The size and diversity of the Milky Way suggests that there are many undiscovered planets waiting to be discovered. Missions such as NASA’s Kepler and TESS (Transiting Exoplanet Survey Satellite) have already discovered thousands of exoplanets (planets outside our solar system) and have contributed to our understanding of how diverse the planets in our galaxy can be.
So, although we can’t tell exactly how many planets are in the Milky Way, we can say with certainty that there are many, and their diversity is beyond our wildest imagination.
The Milky Way is not a solitary galaxy. It is part of the so-called Local Group, which includes some 54 galaxies, including Andromeda, the Large Magellanic Cloud and the Small Magellanic Cloud.
Andromeda, also known as M31, is a spiral galaxy located about 2.5 million light-years from Earth. It is the closest spiral galaxy to us and the brightest galaxy in the night sky that can be seen with the naked eye under good observational conditions.
It is also one of the largest galaxies in our Local Group. Andromeda is de facto larger than the Milky Way and contains more stars – it is estimated that there may be as many as a trillion stars there, compared to 100-400 billion in our galaxy.
Andromeda, like the Milky Way, has a spiral structure, with a large belt of stars crossing its center. At its center is a supermassive black hole, much like the center of the Milky Way. Stars, gases and dust form fantastic spiral patterns that orbit around this central point.
One of the most fascinating aspects of Andromeda is its future. Current calculations and simulations suggest that Andromeda and the Milky Way are on a collision course. However, there is nothing to worry about – this cosmic collision should happen in about 4 billion years. The process will not involve direct star collisions, but rather the gradual merging and transformation of the structures of the two galaxies under the influence of gravitational forces. The end result, presumably, will be a new, larger galaxy.

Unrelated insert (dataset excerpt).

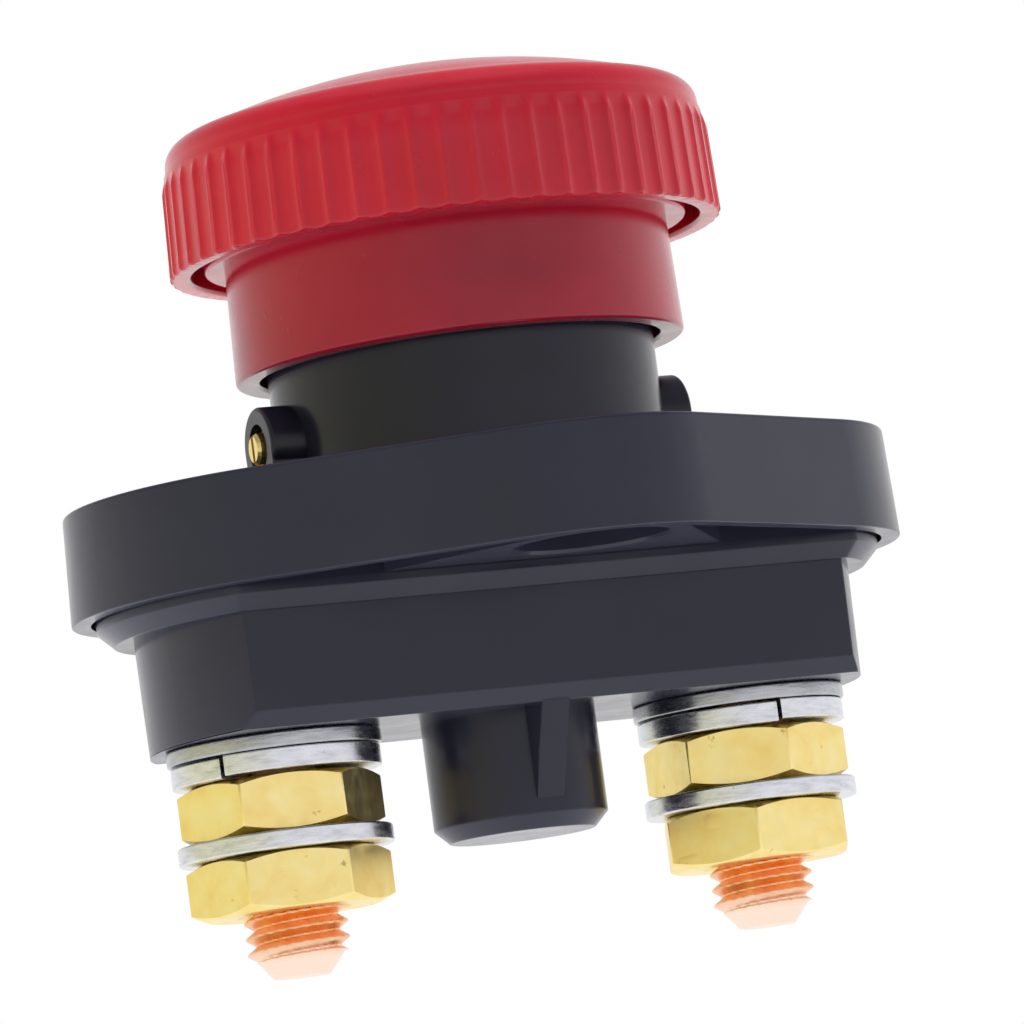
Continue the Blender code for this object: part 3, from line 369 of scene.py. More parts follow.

The study of Andromeda provides valuable information about the evolution of galaxies and the nature of the Universe. Because it is so close, it makes an excellent object for observation and analysis, helping astronomers better understand how galaxies, including our own Milky Way, formed and evolved.
The Milky Way, our cosmic home, is an extremely complex and fascinating structure. It is a huge spiral galaxy, consisting of hundreds of billions of stars and probably at least the same number of planets. It is home to our Sun and Earth, as well as many other fascinating astronomical objects.
The example of Andromeda, our closest galaxy, shows us that we are not alone in space. There are thousands, if not millions, of other galaxies, each with its own unique set of stars, planets and other objects. These galaxies, like our own, are part of an ever-growing, dynamic Universe.
Studies of the Milky Way and other galaxies are crucial to understanding our place in the Universe. Through them, we can learn more about the history and future of our galaxy, the evolution of stars and planets, and even the possibility of life beyond Earth.
However, despite tremendous advances in our knowledge, many mysteries remain unexplained. Exactly how many planets are there in the Milky Way? Could life exist on any of them? What will happen when the Milky Way collides with Andromeda? These and many other questions are waiting to be discovered by curious and ambitious space explorers. This reminds us how little we know about our extraordinary Universe, and how much remains to be discovered.
How old is the Milky Way?
The Milky Way is about 13.6 billion years old.
How big is the Milky Way?
The Milky Way is about 100,000 light years in diameter.
What galaxy is the Earth in?
Earth is located in the Milky Way Galaxy.
How old is the Earth?
The Earth is about 4.54 billion years old.
Is the universe expanding?
Yes, the universe has been constantly expanding since the Big Bang.
Are we alone in the universe?
This question remains unanswered. We are looking for evidence of life beyond Earth, but so far we have not found definitive proof.